• _What this task involves_
Which lines run from the first one up to and including the one with "fine_print(shape, 1.6, 13.2, 1.6, 8.0, 1.05, GREY)"? Print exactly those.

——————

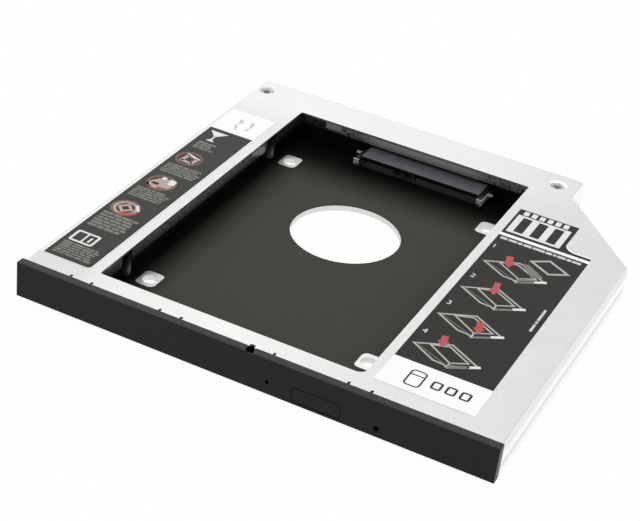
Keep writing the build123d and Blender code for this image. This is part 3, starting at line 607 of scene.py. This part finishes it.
# The middle sign: a beige patch with smaller ones in white, dark and rose.
field(shape, [(2.2, 44.4), (4.6, 43.5), (8.6, 43.6), (9.4, 46.4), (7.6, 49.6), (4.9, 49.4), (3.4, 47.2)],
      BEIGE, 2, 0.5)
field(shape, [(7.6, 46.9), (9.4, 47.2), (9.2, 49.6), (7.2, 49.9)], WHITE, 3, 0.4)
field(shape, [(4.8, 48.6), (6.2, 48.9), (6.0, 50.1), (4.7, 49.9)], WHITE, 3, 0.3)
field(shape, [(3.7, 45.2), (5.6, 45.2), (5.6, 46.4), (3.7, 46.4)], DARK, 3)
field(shape, [(5.9, 43.4), (9.2, 43.6), (9.0, 44.9), (6.2, 44.7)], ROSE, 3)
fine_print(shape, 1.6, 12.0, 36.4, 42.2, small_row, GREY)

# The front sign: a beige ring and diamond, with a dark diamond inside.
outline(shape, disc(5.3, 30.0, 3.3), 0.8, BEIGE, 3)
field(shape, [(5.3, 27.6), (7.7, 30.0), (5.3, 32.4), (2.9, 30.0)], BEIGE, 4)
field(shape, [(5.3, 28.8), (6.5, 30.0), (5.3, 31.2), (4.1, 30.0)], DARK, 5)
line(shape, (7.2, 32.8), (9.0, 30.2), 0.7, WHITE, 6)
field(shape, [(5.2, 26.1), (7.6, 26.7), (9.3, 28.9), (8.7, 29.6), (6.9, 27.9), (4.9, 27.0)], RED, 6)
fine_print(shape, 1.6, 12.4, 16.6, 26.0, 1.45, GREY)

# The square sign, with the last print in front of it.
outline(shape, [(1.7, 8.6), (8.6, 8.6), (8.6, 14.0), (1.7, 14.0)], 0.7, WHITE, rounding=0.7)
line(shape, (5.2, 8.9), (5.2, 13.7), 0.5, WHITE, 3)
line(shape, (6.8, 9.9), (6.8, 12.3), 0.6, WHITE, 3)
fine_print(shape, 1.6, 13.2, 1.6, 8.0, 1.05, GREY)

# Four faint marks on the white rear end.
for points in (
    [(5.0, 92.2), (6.1, 92.2), (6.7, 90.0), (5.6, 89.8)],
    [(5.1, 88.6), (5.8, 88.8), (7.0, 86.0), (6.4, 85.8)],
    [(8.7, 92.5), (9.7, 92.3), (10.3, 89.2), (9.6, 88.8)],
    [(9.2, 88.2), (10.2, 88.4), (9.9, 87.0), (9.2, 86.8)],
):
    field(shape, points, PALE)
stick("left_label_print", shape, "left_label")


# Guide label: the same vinyl, larger, stuck on the right rail. Four numbered steps show
# the drive going into its tray, with red arrows. The front end stays white, with a
# drum sign.
def numeral(shape, digit, x, y, height, ink, rise=2):
    """A plain printed figure, as flat ink."""
    figure_share = 0.7
    glyph = bpy.data.curves.new("figure", "FONT")
    glyph.body = digit
    glyph.size = height / figure_share
    figure = bpy.data.objects.new("figure", glyph)
    bpy.context.scene.collection.objects.link(figure)
    flat = bpy.data.meshes.new_from_object(figure.evaluated_get(bpy.context.evaluated_depsgraph_get()))
    bpy.data.objects.remove(figure)
    flat.transform(Matrix.Translation((x, y, rise * ink_film)))
    before = len(shape.faces)
    shape.from_mesh(flat)
    shape.faces.ensure_lookup_table()
    for face in shape.faces[before:]:
        face.material_index = ink


def arrow(shape, start, end, width):
    """A red block arrow."""
    start, end = Vector(start), Vector(end)
    way = (end - start).normalized()
    neck = end - way * width
    shaft_share, barb_share = 0.65, 1.25
    shaft = way.orthogonal() * shaft_share * width / 2
    barb = way.orthogonal() * barb_share * width / 2
    field(shape, [start + shaft, neck + shaft, neck + barb, end, neck - barb, neck - shaft, start - shaft],
          RED, 5)


def tray(shape, y):
    """The caddy in outline, seen from a corner. Its left corner stands at this height."""
    rim_stroke, floor_stroke, crease_stroke, wall_stroke, glint_stroke = 0.55, 0.5, 0.25, 0.7, 0.9
    rim = [(1.3, y), (8.5, y - 4.3), (11.4, y - 4.5), (12.6, y - 5.3), (19.6, y - 0.8), (10.2, y + 4.7)]
    outline(shape, rim, rim_stroke, SILVER)
    floor = [(5.0, y + 1.6), (12.4, y - 3.2), (16.8, y - 0.5), (10.0, y + 3.6)]
    outline(shape, floor, floor_stroke, SILVER, 3)
    line(shape, (2.4, y + 0.2), (11.6, y - 4.0), crease_stroke, GREY)
    line(shape, (12.5, y - 5.1), (12.4, y - 3.0), rim_stroke, SILVER, 3)
    line(shape, (12.8, y - 4.7), (16.8, y - 2.1), wall_stroke, GREY, 3)
    line(shape, (16.5, y - 2.1), (19.3, y - 0.3), glint_stroke, WHITE, 4)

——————

• _Exercise response_
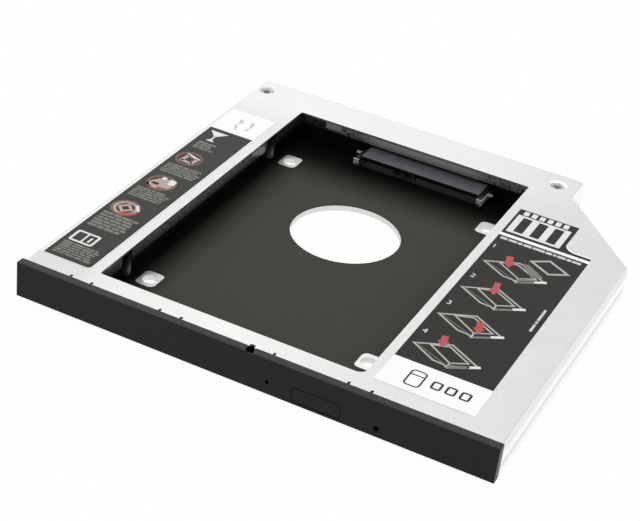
Keep writing the build123d and Blender code for this image. This is part 3, starting at line 607 of scene.py. This part finishes it.
# The middle sign: a beige patch with smaller ones in white, dark and rose.
field(shape, [(2.2, 44.4), (4.6, 43.5), (8.6, 43.6), (9.4, 46.4), (7.6, 49.6), (4.9, 49.4), (3.4, 47.2)],
      BEIGE, 2, 0.5)
field(shape, [(7.6, 46.9), (9.4, 47.2), (9.2, 49.6), (7.2, 49.9)], WHITE, 3, 0.4)
field(shape, [(4.8, 48.6), (6.2, 48.9), (6.0, 50.1), (4.7, 49.9)], WHITE, 3, 0.3)
field(shape, [(3.7, 45.2), (5.6, 45.2), (5.6, 46.4), (3.7, 46.4)], DARK, 3)
field(shape, [(5.9, 43.4), (9.2, 43.6), (9.0, 44.9), (6.2, 44.7)], ROSE, 3)
fine_print(shape, 1.6, 12.0, 36.4, 42.2, small_row, GREY)

# The front sign: a beige ring and diamond, with a dark diamond inside.
outline(shape, disc(5.3, 30.0, 3.3), 0.8, BEIGE, 3)
field(shape, [(5.3, 27.6), (7.7, 30.0), (5.3, 32.4), (2.9, 30.0)], BEIGE, 4)
field(shape, [(5.3, 28.8), (6.5, 30.0), (5.3, 31.2), (4.1, 30.0)], DARK, 5)
line(shape, (7.2, 32.8), (9.0, 30.2), 0.7, WHITE, 6)
field(shape, [(5.2, 26.1), (7.6, 26.7), (9.3, 28.9), (8.7, 29.6), (6.9, 27.9), (4.9, 27.0)], RED, 6)
fine_print(shape, 1.6, 12.4, 16.6, 26.0, 1.45, GREY)

# The square sign, with the last print in front of it.
outline(shape, [(1.7, 8.6), (8.6, 8.6), (8.6, 14.0), (1.7, 14.0)], 0.7, WHITE, rounding=0.7)
line(shape, (5.2, 8.9), (5.2, 13.7), 0.5, WHITE, 3)
line(shape, (6.8, 9.9), (6.8, 12.3), 0.6, WHITE, 3)
fine_print(shape, 1.6, 13.2, 1.6, 8.0, 1.05, GREY)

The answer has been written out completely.